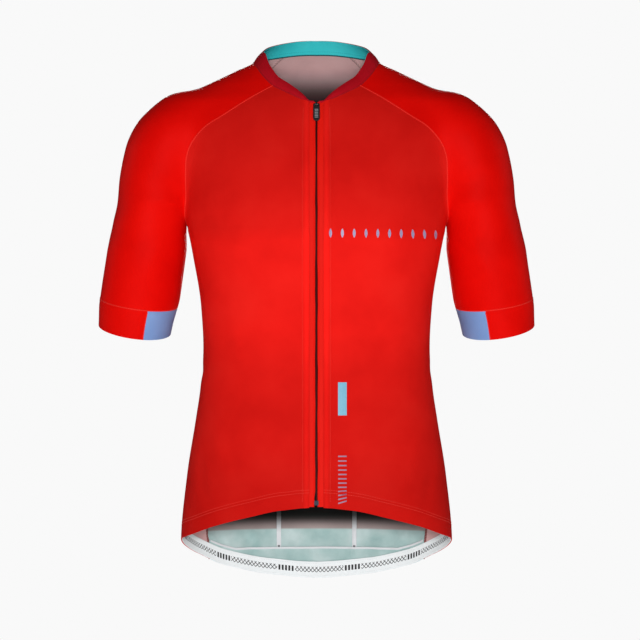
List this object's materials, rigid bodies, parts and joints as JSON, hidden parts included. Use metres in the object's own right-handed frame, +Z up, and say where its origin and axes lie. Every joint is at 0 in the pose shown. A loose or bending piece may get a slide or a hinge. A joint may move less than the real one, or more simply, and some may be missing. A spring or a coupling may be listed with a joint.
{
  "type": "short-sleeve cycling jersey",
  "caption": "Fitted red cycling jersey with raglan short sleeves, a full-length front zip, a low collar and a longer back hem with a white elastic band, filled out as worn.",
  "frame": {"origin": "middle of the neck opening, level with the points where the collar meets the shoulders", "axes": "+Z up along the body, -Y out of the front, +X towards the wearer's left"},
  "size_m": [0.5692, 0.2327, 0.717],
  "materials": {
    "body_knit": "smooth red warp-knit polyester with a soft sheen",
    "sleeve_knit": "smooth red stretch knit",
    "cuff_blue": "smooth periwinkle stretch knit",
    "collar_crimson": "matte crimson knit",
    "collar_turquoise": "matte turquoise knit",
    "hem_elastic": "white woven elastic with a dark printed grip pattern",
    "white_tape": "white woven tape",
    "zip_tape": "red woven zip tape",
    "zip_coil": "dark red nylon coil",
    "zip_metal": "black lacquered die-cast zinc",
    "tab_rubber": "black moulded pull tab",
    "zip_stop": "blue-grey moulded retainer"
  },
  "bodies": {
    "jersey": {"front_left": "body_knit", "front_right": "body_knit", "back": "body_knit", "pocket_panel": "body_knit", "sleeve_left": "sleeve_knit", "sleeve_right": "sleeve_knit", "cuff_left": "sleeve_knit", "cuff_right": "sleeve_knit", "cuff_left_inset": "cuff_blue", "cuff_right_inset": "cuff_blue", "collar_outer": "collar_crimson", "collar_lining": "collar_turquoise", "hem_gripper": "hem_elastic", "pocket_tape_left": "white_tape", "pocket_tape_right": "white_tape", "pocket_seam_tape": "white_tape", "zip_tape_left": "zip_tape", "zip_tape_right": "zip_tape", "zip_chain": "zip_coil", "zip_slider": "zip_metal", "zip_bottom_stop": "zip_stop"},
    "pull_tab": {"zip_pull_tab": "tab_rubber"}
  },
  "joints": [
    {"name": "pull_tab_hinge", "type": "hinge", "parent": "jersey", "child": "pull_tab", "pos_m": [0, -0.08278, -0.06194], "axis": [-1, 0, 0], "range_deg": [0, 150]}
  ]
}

= = = = =

Exercise description:
Take the material above and return all of it exactly.

Answer below:
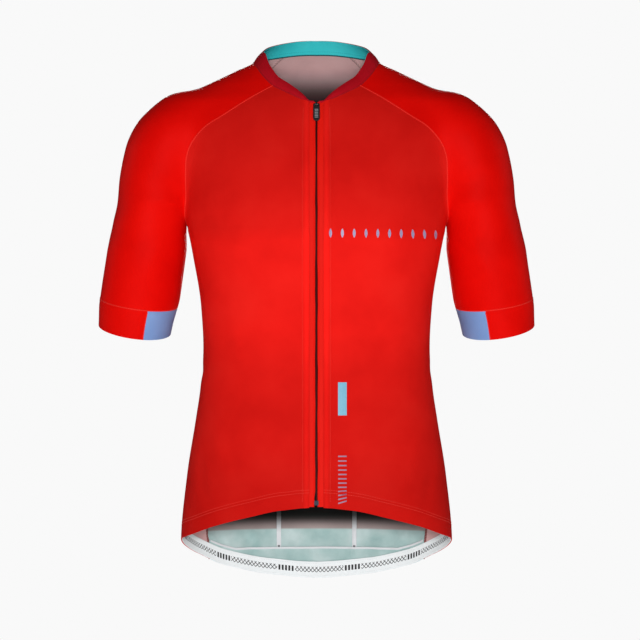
List this object's materials, rigid bodies, parts and joints as JSON, hidden parts included. Use metres in the object's own right-handed frame, +Z up, and say where its origin and axes lie. Every joint is at 0 in the pose shown. A loose or bending piece may get a slide or a hinge. A joint may move less than the real one, or more simply, and some may be missing. A spring or a coupling may be listed with a joint.
{
  "type": "short-sleeve cycling jersey",
  "caption": "Fitted red cycling jersey with raglan short sleeves, a full-length front zip, a low collar and a longer back hem with a white elastic band, filled out as worn.",
  "frame": {"origin": "middle of the neck opening, level with the points where the collar meets the shoulders", "axes": "+Z up along the body, -Y out of the front, +X towards the wearer's left"},
  "size_m": [0.5692, 0.2327, 0.717],
  "materials": {
    "body_knit": "smooth red warp-knit polyester with a soft sheen",
    "sleeve_knit": "smooth red stretch knit",
    "cuff_blue": "smooth periwinkle stretch knit",
    "collar_crimson": "matte crimson knit",
    "collar_turquoise": "matte turquoise knit",
    "hem_elastic": "white woven elastic with a dark printed grip pattern",
    "white_tape": "white woven tape",
    "zip_tape": "red woven zip tape",
    "zip_coil": "dark red nylon coil",
    "zip_metal": "black lacquered die-cast zinc",
    "tab_rubber": "black moulded pull tab",
    "zip_stop": "blue-grey moulded retainer"
  },
  "bodies": {
    "jersey": {"front_left": "body_knit", "front_right": "body_knit", "back": "body_knit", "pocket_panel": "body_knit", "sleeve_left": "sleeve_knit", "sleeve_right": "sleeve_knit", "cuff_left": "sleeve_knit", "cuff_right": "sleeve_knit", "cuff_left_inset": "cuff_blue", "cuff_right_inset": "cuff_blue", "collar_outer": "collar_crimson", "collar_lining": "collar_turquoise", "hem_gripper": "hem_elastic", "pocket_tape_left": "white_tape", "pocket_tape_right": "white_tape", "pocket_seam_tape": "white_tape", "zip_tape_left": "zip_tape", "zip_tape_right": "zip_tape", "zip_chain": "zip_coil", "zip_slider": "zip_metal", "zip_bottom_stop": "zip_stop"},
    "pull_tab": {"zip_pull_tab": "tab_rubber"}
  },
  "joints": [
    {"name": "pull_tab_hinge", "type": "hinge", "parent": "jersey", "child": "pull_tab", "pos_m": [0, -0.08278, -0.06194], "axis": [-1, 0, 0], "range_deg": [0, 150]}
  ]
}